Alice: Would you tell me, please, which way I ought to go from here?
The Cat: That depends a good deal on where you want to get to
Alice: I don't much care where.
The Cat: Then it doesn't much matter which way you go.
Alice: …so long as I get somewhere.
The Cat: Oh, you're sure to do that, if only you walk long enough.Here we go again, babbling about life.
I've been doing some soul searching lately, the good ol' question of this life, like, what am I doing? where am I going? How long will it take me to get there? and all those bits and pieces of truth that you ultimately face.
I seek my father for advices, and the guy gives very vauge guidances. All he tells me over and over again (x 1,000) is to "Use My Heart". (用心去做)
Using my heart? I freaking am!! It's too vauge of a guidance to attain my goal, but somehow I do agree that it IS the core of every step I need to take to get to where I wanted.

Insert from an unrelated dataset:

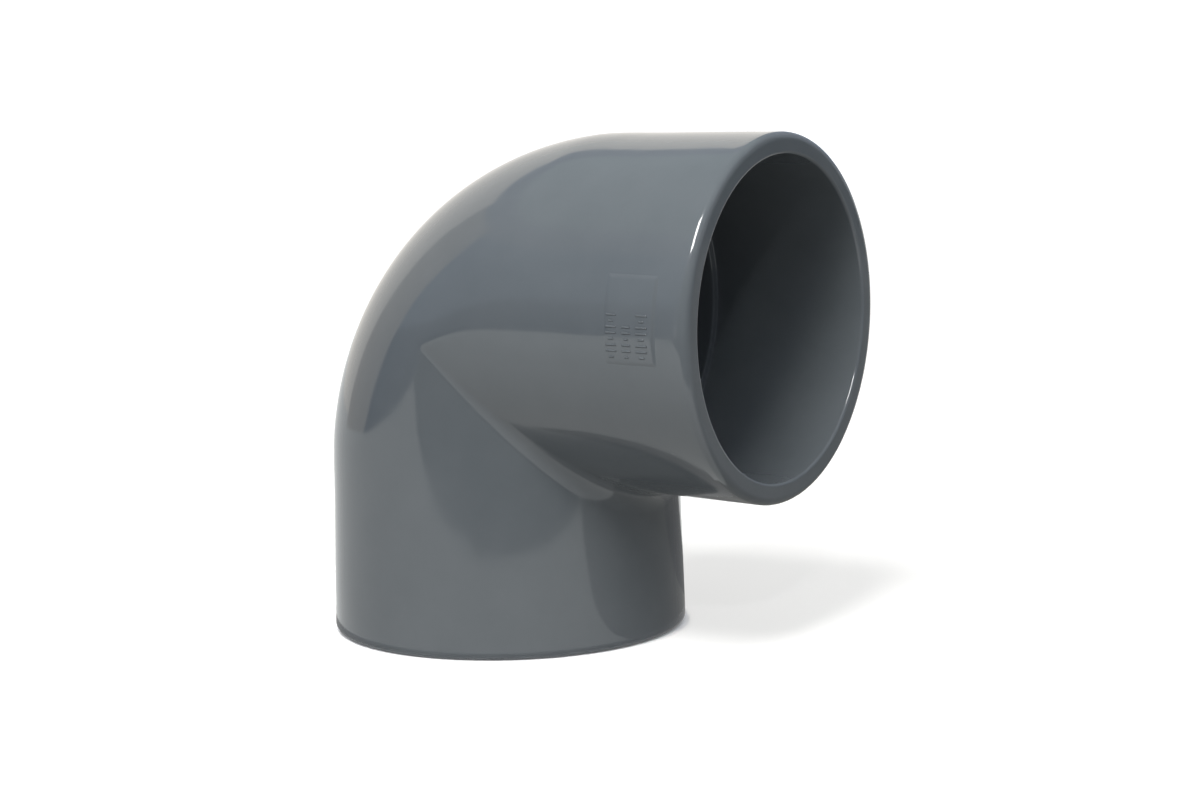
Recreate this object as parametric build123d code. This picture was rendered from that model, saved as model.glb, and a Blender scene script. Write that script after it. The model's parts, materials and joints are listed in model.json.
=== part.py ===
from build123d import *

import os
from math import cos, radians, sin, tan

# Solvent-weld 90 degree elbow for 160 mm pressure pipe: one injection moulding in grey PVC-U.
# The moulding is written as the regions that a fitting drawing names, which meet face to face.
# Millimetres. The origin is the centre of the lower mouth, on the plane that the fitting stands on.
# +Z runs up the lower socket's axis, and +X runs out along the upper socket's axis.

# Driving dimensions
pipe_diameter = 160.0
bore_allowance = 0.35          # mean socket bore over the pipe's outside diameter
mouth_wall = 10.9              # wall thickness at each mouth
outside_draft = 1.17           # degrees by which the outside of each leg narrows towards the bend
bend_radius = 84.0             # centre line of the bend's outer half
stop_step = 4.0                # radial height of the shoulder that the pipe's end meets
waterway_draft = 0.6           # degrees, left by the core pins
lip_round = 4.0                # outer edge of each mouth
lead_in_round = 1.5            # inner edge of each mouth
crease_fillet = 13.0           # inside corner where the two legs meet
crease_inset = 1.5             # the fillet starts this far in from the ends of the corner's edge

# Standard socket depth and laying length for this pipe size
socket_depth = pipe_diameter / 2 + 6.0
laying_length = pipe_diameter / 2 + 1.0

# Raised marking on the -Y side of the upper socket, as distances from the upper mouth's face
pad_height = 0.35
pad_near_end = 16.0
pad_far_end = 47.0
pad_middle_angle = 5.5         # degrees above the socket's axis
pad_arc = 29.0                 # degrees round the socket
bar_height = 0.35              # how far a bar stands above the pad
bar_arc = 0.7                  # degrees round the socket
bar_pitch = 1.8                # degrees from one bar of a row to the next
bar_start_angle = -6.0         # each row's lowest bar, from the socket's axis
short_bar_share = 0.5          # every third bar is shorter, by this share of the row's length
# Each row's distance from the mouth's face, the length of its bars and how many it has
bar_rows = ((42.0, 6.0, 8), (33.5, 5.0, 6), (25.0, 6.5, 8))

axis_height = socket_depth + laying_length
bore_radius = (pipe_diameter + bore_allowance) / 2
mouth_radius = bore_radius + mouth_wall
waterway_radius = bore_radius - stop_step
bend_start = axis_height - bend_radius
torus_clearance = 0.1          # keeps the torus off the leg's own surface where the bend starts
reach = 2 * axis_height        # longer than anything that it cuts

# The two legs are reflections of each other in this plane
mitre = Plane(origin=(axis_height, 0, 0), z_dir=(1, 0, 1))


def leg(radius, start, draft):
    """Round leg about Z that narrows upwards from a radius at height start."""
    length = reach - start
    top_radius = radius - length * tan(radians(draft))
    return Pos(0, 0, start + length / 2) * Rot(Z=180) * Cone(radius, top_radius, length)


def bend_envelope(tube_radius):
    """Half torus about the bend's own axis, with a plain disc inside it, over the lower leg's space."""
    tube = Circle(tube_radius) - Pos(0, -tube_radius) * Rectangle(2 * tube_radius, 2 * tube_radius)
    disc = Pos(0, -bend_radius / 2) * Rectangle(2 * tube_radius, bend_radius)
    section = Plane.YZ * (tube + disc)
    below_bend = Pos(0, 0, bend_start - reach / 2) * Box(reach, reach, reach)
    ring = revolve(Pos(0, 0, bend_radius) * section, axis=Axis.Y)
    return Pos(bend_radius, 0, bend_start) * ring + below_bend


def two_legs(radius, start, draft):
    """Two mitred legs with the outside of their corner rounded to the torus."""
    tube_radius = radius - (bend_start - start) * tan(radians(draft)) + torus_clearance
    rounded_leg = leg(radius, start, draft) & bend_envelope(tube_radius)
    lower = split(rounded_leg, bisect_by=mitre, keep=Keep.BOTTOM)
    return lower + mirror(lower, about=mitre)


def crease_edge(form):
    """The elliptical edge where the two legs meet."""
    ellipses = form.edges().filter_by(GeomType.ELLIPSE)
    return ellipses.filter_by(lambda edge: mitre.contains(edge.center(), 0.01))[0]


def fillet_crease(form):
    """Round the inside corner between the legs, as far out as their crease runs."""
    fillet_start = (crease_edge(form) @ 0).X + crease_inset
    across = Plane(origin=(fillet_start, 0, axis_height - fillet_start), z_dir=(1, 0, -1))
    inside = split(form, bisect_by=across, keep=Keep.TOP)
    outside = split(form, bisect_by=across, keep=Keep.BOTTOM)
    return fillet(crease_edge(inside), crease_fillet) + outside


def mouth_edges(form, radius):
    """The circles of one radius in the planes of the two mouths."""
    circles = form.edges().filter_by(GeomType.CIRCLE)
    return [edge for edge in circles if abs(edge.radius - radius) < 0.01]


def socket_bore():
    return Cylinder(bore_radius, socket_depth, align=(Align.CENTER, Align.CENTER, Align.MIN))


def moulding():
    """The whole fitting as one solid."""
    form = fillet_crease(two_legs(mouth_radius, 0, outside_draft))
    form = fillet(mouth_edges(form, mouth_radius), lip_round)
    form -= two_legs(waterway_radius, socket_depth, waterway_draft)
    form -= socket_bore()
    form -= mirror(socket_bore(), about=mitre)
    return fillet(mouth_edges(form, bore_radius), lead_in_round)


def regions(whole):
    """Cut the moulding into its two sockets and the bend between them."""
    lower_half = split(whole, bisect_by=mitre, keep=Keep.BOTTOM)
    shoulder_plane = Plane(origin=(0, 0, socket_depth))
    lower_socket = split(lower_half, bisect_by=shoulder_plane, keep=Keep.BOTTOM)
    upper_socket = mirror(lower_socket, about=mitre)
    bend = whole - lower_socket - upper_socket
    return lower_socket, bend, upper_socket


def raised_patch(inner_height, outer_height, near_end, far_end, first_angle, last_angle):
    """Patch of a skin that follows the upper socket's outside, between two heights above it."""
    skin = leg(mouth_radius + outer_height, 0, outside_draft) - leg(
        mouth_radius + inner_height, 0, outside_draft
    )
    corners = [(0, 0)]
    for angle in (first_angle, last_angle):
        corners.append((-reach * sin(radians(angle)), -reach * cos(radians(angle))))
    sector = extrude(Pos(0, 0, near_end) * make_face(Polyline(*corners, close=True)), far_end - near_end)
    return mirror(skin & sector, about=mitre)


def marking_pad():
    return raised_patch(
        0,
        pad_height,
        pad_near_end,
        pad_far_end,
        pad_middle_angle - pad_arc / 2,
        pad_middle_angle + pad_arc / 2,
    )


def marking_bars():
    """Plain raised bars in rows, where a fitting carries its size and pressure rating."""
    bars = []
    for distance, row_length, count in bar_rows:
        for index in range(count):
            length = row_length if index % 3 else row_length * short_bar_share
            near_end = distance - length / 2
            angle = bar_start_angle + index * bar_pitch
            top = pad_height + bar_height
            bars.append(raised_patch(pad_height, top, near_end, near_end + length, angle, angle + bar_arc))
    return Compound(children=bars)


def main():
    lower_socket, bend, upper_socket = regions(moulding())
    nodes = {
        "lower_socket": lower_socket,
        "bend": bend,
        "upper_socket": upper_socket,
        "marking_pad": marking_pad(),
        "marking_bars": marking_bars(),
    }
    os.makedirs("parts", exist_ok=True)
    for name, shape in nodes.items():
        export_step(shape, f"parts/{name}.step")


main()
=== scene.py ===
import json
from math import cos, pi, radians, sin, sqrt, tan

import bmesh
import bpy
import numpy as np
from mathutils import Matrix, Vector


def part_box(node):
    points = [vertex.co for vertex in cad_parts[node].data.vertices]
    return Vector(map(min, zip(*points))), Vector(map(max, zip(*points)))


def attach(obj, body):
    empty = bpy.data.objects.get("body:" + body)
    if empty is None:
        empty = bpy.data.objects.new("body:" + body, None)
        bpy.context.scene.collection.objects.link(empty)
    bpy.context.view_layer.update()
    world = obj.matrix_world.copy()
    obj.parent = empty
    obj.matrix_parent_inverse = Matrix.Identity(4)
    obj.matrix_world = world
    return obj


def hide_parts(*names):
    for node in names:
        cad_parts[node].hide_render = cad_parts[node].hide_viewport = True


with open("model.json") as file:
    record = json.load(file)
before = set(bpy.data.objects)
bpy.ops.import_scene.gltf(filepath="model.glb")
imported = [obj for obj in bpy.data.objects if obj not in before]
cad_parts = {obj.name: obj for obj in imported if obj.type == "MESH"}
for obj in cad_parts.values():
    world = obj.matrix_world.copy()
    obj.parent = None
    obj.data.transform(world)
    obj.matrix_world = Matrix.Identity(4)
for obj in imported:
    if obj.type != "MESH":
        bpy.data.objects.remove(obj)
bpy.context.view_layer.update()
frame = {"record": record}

# The elbow's dimensions in metres, from the frame where it states them.
MOUNTS = {mount["name"]: mount for mount in frame["record"]["mounts"]}
AXIS_HEIGHT = MOUNTS["upper_mouth_face"]["pos_m"][2]
BORE_RADIUS = MOUNTS["upper_socket_bore"]["dims"]["r_mm"] / 1000
MOUTH_WALL = 0.0109
SHOULDER_WIDTH = 0.004
MOUTH_RADIUS = BORE_RADIUS + MOUTH_WALL
WATERWAY_RADIUS = BORE_RADIUS - SHOULDER_WIDTH
SOCKET_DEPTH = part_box("lower_socket")[1].z
BEND_RADIUS = 0.084
BEND_START = AXIS_HEIGHT - BEND_RADIUS
OUTSIDE_DRAFT = tan(radians(1.17))
WATERWAY_DRAFT = tan(radians(0.6))
LIP_ROUND = 0.004
LEAD_IN_ROUND = 0.0015
STOP_ROUND = 0.0008
CREASE_FILLET = 0.013
WATERWAY_EDGE_ROUND = 0.0015

# How the rounded back of the bend runs into the tapered legs
BLEND_DEPTH = 0.0008      # softens the line where they meet
TORUS_CLEARANCE = 0.0001  # keeps the torus just outside the legs there
EASE_LENGTH = 0.03        # past the bend's ends, the torus is let go from about here
EASE_SLOPE = 0.05         # by this share of the distance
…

To analyze my frustration, I think I am suffering from a sort of "Fantacy-Reality aka La-La Land" effect, in which I fantasize how my future will become, I put in some sort of hardwork with the sole belief that it is going to work, and it hasn't.
Perhaps I am too eager to see changes in my life, perhaps I am working hard the "wrong way", going on the wrong track. Either way, after the past year, I sure know enoguht that I have not been where I wanted to.
I take a look at the possible factors that may have caused the failure I've created, and in the most part I take corrective actions, but there is very little change in results.
So here I am, part dissapointed, part confused at the world I created, I wonder where I am going next? Is it too early to expect any result? What have I learned?
I really don't know.
I just know that I gotta do something, success won't just come to me, I need stay focused, stay positive, stay optimistic, stay happy, stay moving, all that...
I'm not even tired, just...tired of staying the way I am.
Walk on...
Comments (2)
'sup Jacky, I'm not sure where I'm headed towards either, don't be surprised if you see me back in school again, haha.
See you in December!
yeah now i'm starting to grasp the idea you proposed a long time ago, getting paid going to school, yeah thatwould be pretty awesome!